José Cueli
Misionero de La Paz...
Novillada aquí tropiezo y allá caigo, adornada con arranques de valentía, explosiones de sentimiento y jipios de dolor, entre el miedo líquido propio de los novilleros y la rechinante risa de los ''cabales'' entretenidos en guardar entre pecho y espalda la blanca espuma de la cerveza, que atraía moscas toreras de una pesadez y terquedad tan desesperante como la de las hormigas o los festejos novilleriles pasados por ellas.
Las hostigadoras moscas no se incomodaban por nada. Uno se las quita de la nariz y se van a los cachetes, se las espanta de los cachetes y regresan a la nariz, para subir después a los párpados; de ahí pasan al cogote, del cogote a los labios, de los labios a la nariz, hasta que uno se declara vencido.
Tenía una en la mano derecha y me acostumbré al picor y las cosquillas. Tenía otra en una oreja y ya ni me molesté en despedirla. La observé y de un salto al vacío fue y aterrizó sin hacer olas sobre la espuma que coronaba mi vaso cervecero, tratando de iniciar una amistad etílica que, dicen, son las verdaderas; las otras son pura y vulgar demagogia.

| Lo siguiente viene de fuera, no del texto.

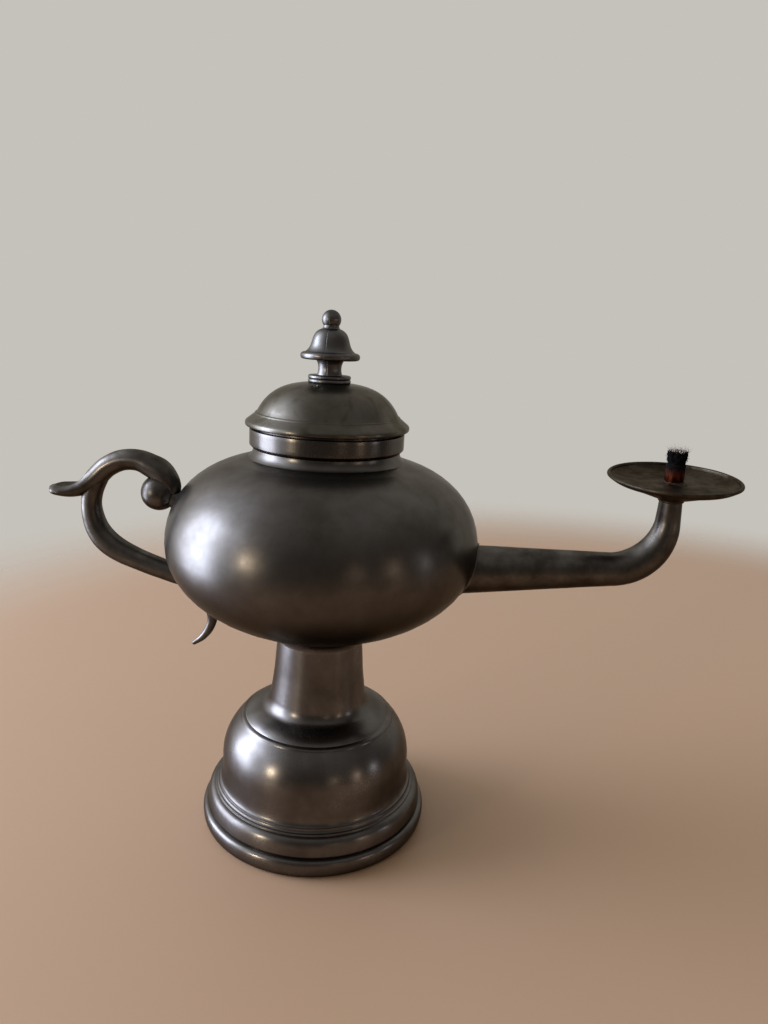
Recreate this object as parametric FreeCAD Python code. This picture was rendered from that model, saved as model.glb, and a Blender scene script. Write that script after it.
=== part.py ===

No me quedó más que compartir la fiesta con tres moscas, bebiendo todas de la misma fuente. Mientras, los novilleros seguían espantándole las moscas a los novillos de La Paz. De donde se desprende que a los toros no hay que espantarles las moscas, sino arrullárselas con la blanca espuma del pase natural cargando la suerte. Algo que no sucedió hasta que apareció un novillo de regalo -Misionero- con el que Christian Ortega nos regaló algunos naturales espléndidos a cuentagotas.